SUPPLIED DATA:
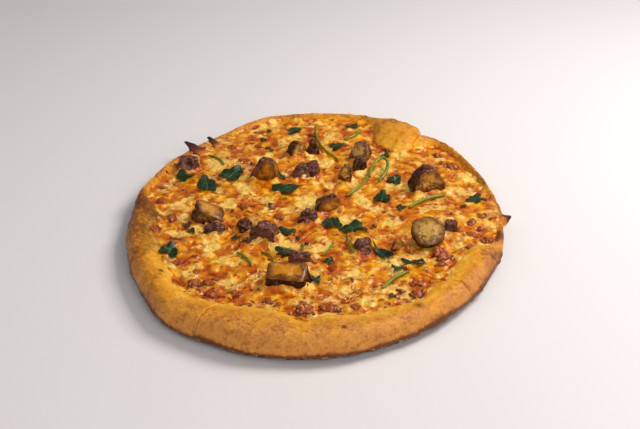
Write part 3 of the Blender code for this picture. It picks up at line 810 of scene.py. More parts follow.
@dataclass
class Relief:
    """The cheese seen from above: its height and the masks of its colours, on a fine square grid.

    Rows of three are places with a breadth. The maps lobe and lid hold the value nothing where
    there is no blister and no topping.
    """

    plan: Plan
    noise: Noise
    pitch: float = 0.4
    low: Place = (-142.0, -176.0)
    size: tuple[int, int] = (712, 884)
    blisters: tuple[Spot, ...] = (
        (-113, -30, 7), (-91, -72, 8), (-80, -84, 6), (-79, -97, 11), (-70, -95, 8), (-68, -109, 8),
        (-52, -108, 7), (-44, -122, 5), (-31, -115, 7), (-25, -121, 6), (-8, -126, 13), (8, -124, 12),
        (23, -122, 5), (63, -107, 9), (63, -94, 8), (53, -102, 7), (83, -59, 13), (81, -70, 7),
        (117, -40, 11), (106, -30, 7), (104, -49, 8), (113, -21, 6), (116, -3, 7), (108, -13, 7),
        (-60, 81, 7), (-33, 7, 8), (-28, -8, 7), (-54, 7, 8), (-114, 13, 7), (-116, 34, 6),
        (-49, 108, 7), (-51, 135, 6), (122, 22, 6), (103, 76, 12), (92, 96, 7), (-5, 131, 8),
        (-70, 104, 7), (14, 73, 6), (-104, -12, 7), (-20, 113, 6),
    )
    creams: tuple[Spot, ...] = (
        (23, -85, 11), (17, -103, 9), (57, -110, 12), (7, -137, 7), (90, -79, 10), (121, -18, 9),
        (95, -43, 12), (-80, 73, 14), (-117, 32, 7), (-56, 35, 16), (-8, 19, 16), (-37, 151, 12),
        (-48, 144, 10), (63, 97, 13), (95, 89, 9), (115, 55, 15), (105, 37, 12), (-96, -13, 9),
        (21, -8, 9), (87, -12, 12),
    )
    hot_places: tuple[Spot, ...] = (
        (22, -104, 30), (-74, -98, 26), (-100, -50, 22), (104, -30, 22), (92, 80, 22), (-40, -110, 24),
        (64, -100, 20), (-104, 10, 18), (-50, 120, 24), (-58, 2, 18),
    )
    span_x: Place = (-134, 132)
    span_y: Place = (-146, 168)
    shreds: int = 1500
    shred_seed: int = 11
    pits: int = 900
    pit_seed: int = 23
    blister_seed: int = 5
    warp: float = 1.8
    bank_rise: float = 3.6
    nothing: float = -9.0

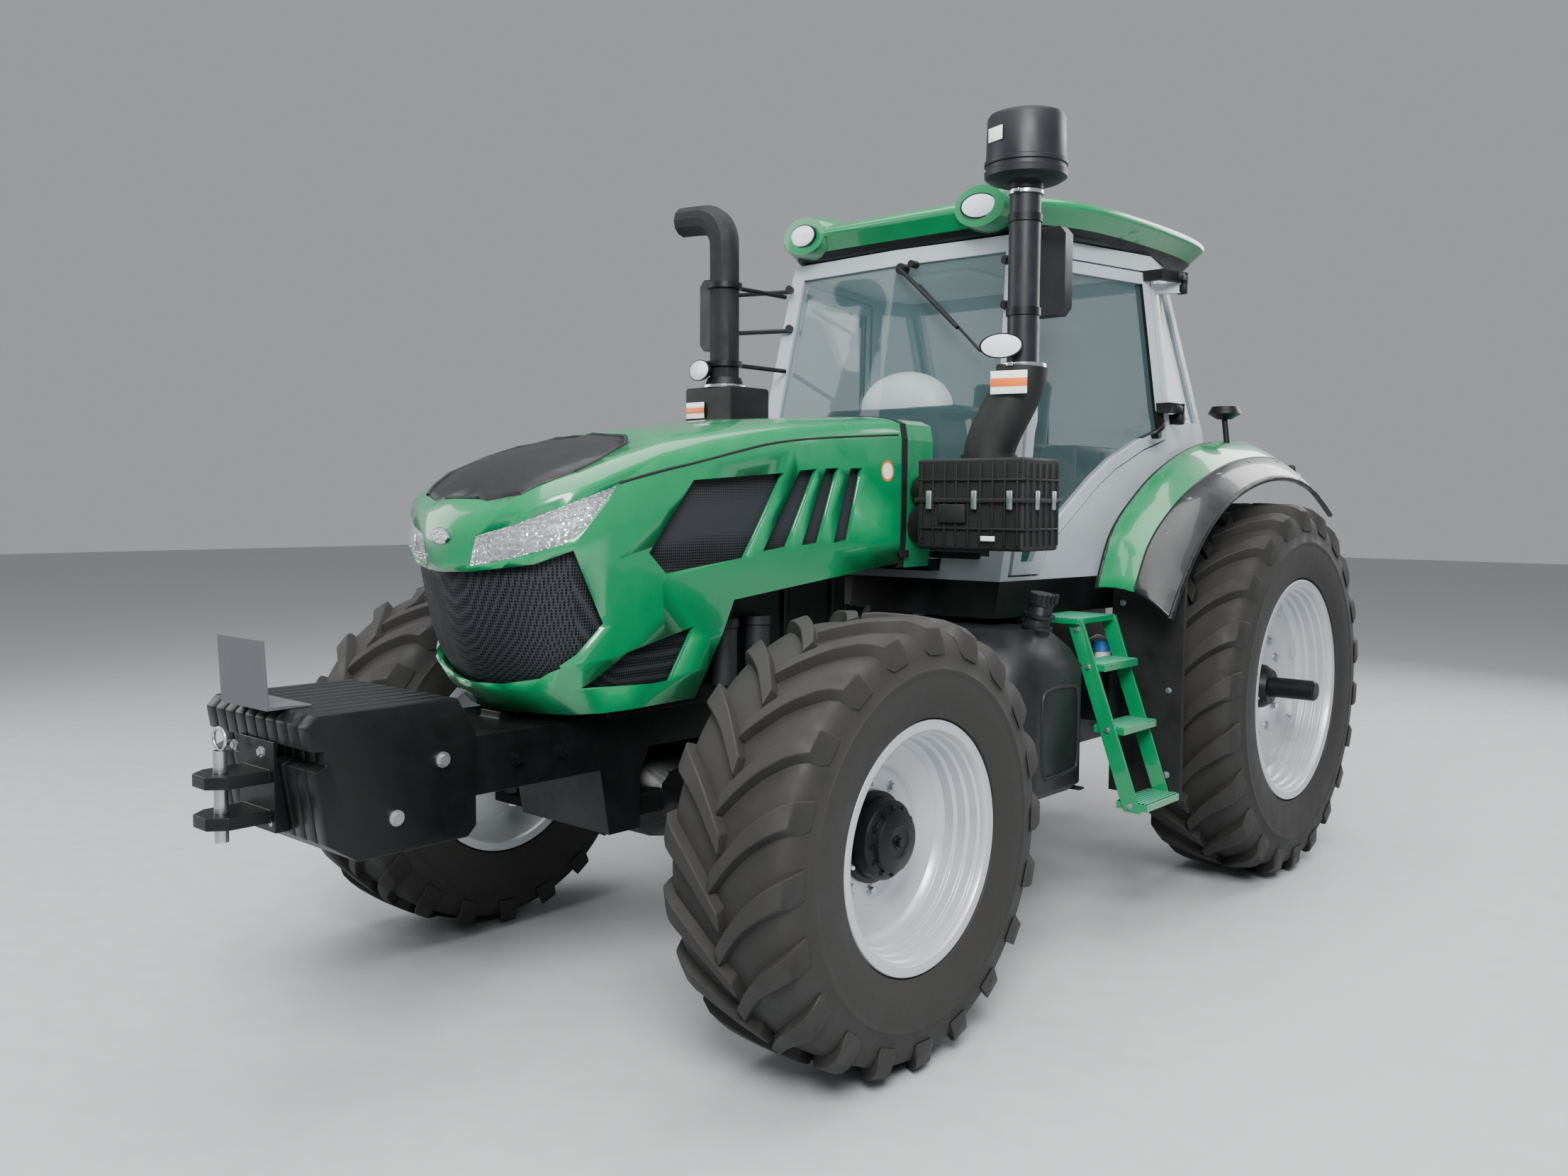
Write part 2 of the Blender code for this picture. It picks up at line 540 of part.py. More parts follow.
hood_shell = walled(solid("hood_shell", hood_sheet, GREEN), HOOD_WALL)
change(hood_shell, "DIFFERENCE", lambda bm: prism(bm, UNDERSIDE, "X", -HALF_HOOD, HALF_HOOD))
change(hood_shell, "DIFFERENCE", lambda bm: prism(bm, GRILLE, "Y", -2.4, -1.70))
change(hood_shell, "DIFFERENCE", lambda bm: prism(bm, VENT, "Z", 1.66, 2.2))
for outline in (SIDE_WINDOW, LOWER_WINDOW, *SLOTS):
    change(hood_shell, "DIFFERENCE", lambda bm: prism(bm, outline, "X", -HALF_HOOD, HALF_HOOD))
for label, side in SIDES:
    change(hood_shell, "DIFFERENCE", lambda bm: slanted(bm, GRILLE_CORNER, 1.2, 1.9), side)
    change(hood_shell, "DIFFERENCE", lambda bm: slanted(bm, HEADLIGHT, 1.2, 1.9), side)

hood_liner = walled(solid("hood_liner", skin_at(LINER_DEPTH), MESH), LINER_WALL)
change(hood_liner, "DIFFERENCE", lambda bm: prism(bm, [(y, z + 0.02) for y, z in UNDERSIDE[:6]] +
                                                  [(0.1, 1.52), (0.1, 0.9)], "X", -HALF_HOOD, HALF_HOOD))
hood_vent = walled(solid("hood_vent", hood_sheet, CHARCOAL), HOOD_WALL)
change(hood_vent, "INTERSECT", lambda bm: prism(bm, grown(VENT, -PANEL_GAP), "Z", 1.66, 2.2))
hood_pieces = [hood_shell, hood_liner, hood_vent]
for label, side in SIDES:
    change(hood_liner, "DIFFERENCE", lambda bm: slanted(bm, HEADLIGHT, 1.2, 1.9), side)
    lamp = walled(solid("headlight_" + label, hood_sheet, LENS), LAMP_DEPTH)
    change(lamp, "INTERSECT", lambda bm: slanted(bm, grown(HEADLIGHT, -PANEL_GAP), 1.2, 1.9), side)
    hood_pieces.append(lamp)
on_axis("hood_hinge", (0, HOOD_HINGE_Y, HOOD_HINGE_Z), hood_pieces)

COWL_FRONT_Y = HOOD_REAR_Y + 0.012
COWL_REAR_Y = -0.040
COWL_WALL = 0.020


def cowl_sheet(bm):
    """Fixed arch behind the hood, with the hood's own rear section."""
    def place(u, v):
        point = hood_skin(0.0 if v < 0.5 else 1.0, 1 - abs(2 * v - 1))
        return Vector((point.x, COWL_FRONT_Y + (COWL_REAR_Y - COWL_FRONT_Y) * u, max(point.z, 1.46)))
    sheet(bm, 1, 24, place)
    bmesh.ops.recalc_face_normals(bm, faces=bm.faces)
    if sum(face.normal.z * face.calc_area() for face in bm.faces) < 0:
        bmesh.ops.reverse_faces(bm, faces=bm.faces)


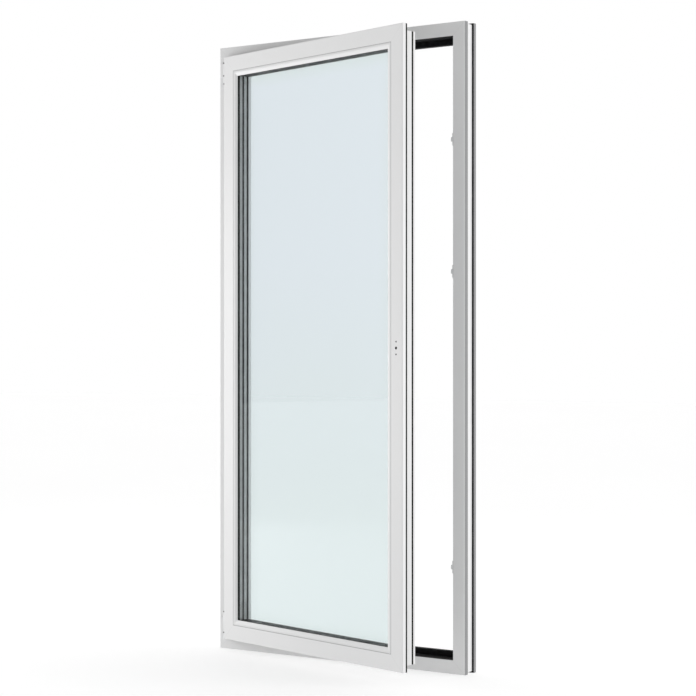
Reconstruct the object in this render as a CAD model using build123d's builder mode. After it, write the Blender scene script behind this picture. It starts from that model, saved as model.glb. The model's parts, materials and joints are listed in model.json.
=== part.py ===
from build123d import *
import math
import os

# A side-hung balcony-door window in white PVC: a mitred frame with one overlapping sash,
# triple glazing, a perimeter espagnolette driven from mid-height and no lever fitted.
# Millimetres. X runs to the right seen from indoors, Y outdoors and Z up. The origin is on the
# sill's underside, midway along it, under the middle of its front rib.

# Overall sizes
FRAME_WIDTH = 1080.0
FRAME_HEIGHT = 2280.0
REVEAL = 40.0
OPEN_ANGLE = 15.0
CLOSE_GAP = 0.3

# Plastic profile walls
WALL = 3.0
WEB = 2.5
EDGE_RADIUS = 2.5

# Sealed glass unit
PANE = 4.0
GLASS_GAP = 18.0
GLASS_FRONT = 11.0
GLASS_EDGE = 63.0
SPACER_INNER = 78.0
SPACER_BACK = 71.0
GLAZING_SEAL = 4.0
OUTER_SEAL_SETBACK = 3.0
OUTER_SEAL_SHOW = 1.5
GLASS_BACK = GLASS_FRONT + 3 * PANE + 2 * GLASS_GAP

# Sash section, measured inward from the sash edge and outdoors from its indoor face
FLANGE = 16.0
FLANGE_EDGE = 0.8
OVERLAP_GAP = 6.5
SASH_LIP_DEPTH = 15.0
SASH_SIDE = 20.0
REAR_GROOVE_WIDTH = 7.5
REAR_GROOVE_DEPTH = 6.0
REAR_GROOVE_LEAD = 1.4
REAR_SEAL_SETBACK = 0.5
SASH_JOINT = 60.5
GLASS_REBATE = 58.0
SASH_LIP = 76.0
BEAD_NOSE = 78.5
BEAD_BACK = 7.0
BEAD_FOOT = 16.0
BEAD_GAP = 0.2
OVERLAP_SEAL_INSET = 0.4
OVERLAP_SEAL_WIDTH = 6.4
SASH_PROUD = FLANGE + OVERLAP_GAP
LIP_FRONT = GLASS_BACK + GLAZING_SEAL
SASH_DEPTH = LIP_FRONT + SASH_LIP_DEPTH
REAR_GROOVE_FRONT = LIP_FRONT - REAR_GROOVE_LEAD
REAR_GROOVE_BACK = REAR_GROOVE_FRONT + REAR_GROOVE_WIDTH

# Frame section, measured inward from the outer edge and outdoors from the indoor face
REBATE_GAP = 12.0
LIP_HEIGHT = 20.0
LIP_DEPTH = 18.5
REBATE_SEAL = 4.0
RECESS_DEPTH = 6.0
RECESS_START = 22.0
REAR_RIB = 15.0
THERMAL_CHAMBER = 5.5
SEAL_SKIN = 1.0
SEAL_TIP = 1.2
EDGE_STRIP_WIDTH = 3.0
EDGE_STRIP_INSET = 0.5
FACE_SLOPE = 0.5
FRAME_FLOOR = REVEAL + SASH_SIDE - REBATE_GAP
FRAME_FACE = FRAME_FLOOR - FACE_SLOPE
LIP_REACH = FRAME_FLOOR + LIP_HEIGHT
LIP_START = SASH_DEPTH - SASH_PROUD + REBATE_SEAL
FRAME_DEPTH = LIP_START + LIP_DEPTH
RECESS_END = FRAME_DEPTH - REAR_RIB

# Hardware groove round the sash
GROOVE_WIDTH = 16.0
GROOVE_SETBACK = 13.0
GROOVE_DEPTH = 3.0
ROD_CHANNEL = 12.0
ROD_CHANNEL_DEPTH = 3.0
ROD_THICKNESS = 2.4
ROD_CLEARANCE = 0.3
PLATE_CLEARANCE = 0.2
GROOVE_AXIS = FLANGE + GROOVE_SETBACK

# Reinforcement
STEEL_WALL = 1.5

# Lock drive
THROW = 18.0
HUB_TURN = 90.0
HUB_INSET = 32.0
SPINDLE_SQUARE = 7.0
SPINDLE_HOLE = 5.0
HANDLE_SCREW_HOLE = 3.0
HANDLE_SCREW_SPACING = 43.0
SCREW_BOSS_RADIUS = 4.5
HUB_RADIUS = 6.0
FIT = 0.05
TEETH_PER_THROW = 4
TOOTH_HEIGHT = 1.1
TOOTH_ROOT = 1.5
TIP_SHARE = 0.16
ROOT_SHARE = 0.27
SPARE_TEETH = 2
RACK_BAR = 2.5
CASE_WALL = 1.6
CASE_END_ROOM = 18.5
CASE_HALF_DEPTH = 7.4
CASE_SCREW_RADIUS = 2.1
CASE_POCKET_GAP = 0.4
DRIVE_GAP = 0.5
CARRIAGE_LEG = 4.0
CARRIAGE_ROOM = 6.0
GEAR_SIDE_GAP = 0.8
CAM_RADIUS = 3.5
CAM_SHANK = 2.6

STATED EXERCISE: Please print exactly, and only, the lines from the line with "Write part 2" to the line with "COWL_WALL = 0.020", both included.

WRITTEN SOLUTION:
Write part 2 of the Blender code for this picture. It picks up at line 540 of part.py. More parts follow.
hood_shell = walled(solid("hood_shell", hood_sheet, GREEN), HOOD_WALL)
change(hood_shell, "DIFFERENCE", lambda bm: prism(bm, UNDERSIDE, "X", -HALF_HOOD, HALF_HOOD))
change(hood_shell, "DIFFERENCE", lambda bm: prism(bm, GRILLE, "Y", -2.4, -1.70))
change(hood_shell, "DIFFERENCE", lambda bm: prism(bm, VENT, "Z", 1.66, 2.2))
for outline in (SIDE_WINDOW, LOWER_WINDOW, *SLOTS):
    change(hood_shell, "DIFFERENCE", lambda bm: prism(bm, outline, "X", -HALF_HOOD, HALF_HOOD))
for label, side in SIDES:
    change(hood_shell, "DIFFERENCE", lambda bm: slanted(bm, GRILLE_CORNER, 1.2, 1.9), side)
    change(hood_shell, "DIFFERENCE", lambda bm: slanted(bm, HEADLIGHT, 1.2, 1.9), side)

hood_liner = walled(solid("hood_liner", skin_at(LINER_DEPTH), MESH), LINER_WALL)
change(hood_liner, "DIFFERENCE", lambda bm: prism(bm, [(y, z + 0.02) for y, z in UNDERSIDE[:6]] +
                                                  [(0.1, 1.52), (0.1, 0.9)], "X", -HALF_HOOD, HALF_HOOD))
hood_vent = walled(solid("hood_vent", hood_sheet, CHARCOAL), HOOD_WALL)
change(hood_vent, "INTERSECT", lambda bm: prism(bm, grown(VENT, -PANEL_GAP), "Z", 1.66, 2.2))
hood_pieces = [hood_shell, hood_liner, hood_vent]
for label, side in SIDES:
    change(hood_liner, "DIFFERENCE", lambda bm: slanted(bm, HEADLIGHT, 1.2, 1.9), side)
    lamp = walled(solid("headlight_" + label, hood_sheet, LENS), LAMP_DEPTH)
    change(lamp, "INTERSECT", lambda bm: slanted(bm, grown(HEADLIGHT, -PANEL_GAP), 1.2, 1.9), side)
    hood_pieces.append(lamp)
on_axis("hood_hinge", (0, HOOD_HINGE_Y, HOOD_HINGE_Z), hood_pieces)

COWL_FRONT_Y = HOOD_REAR_Y + 0.012
COWL_REAR_Y = -0.040
COWL_WALL = 0.020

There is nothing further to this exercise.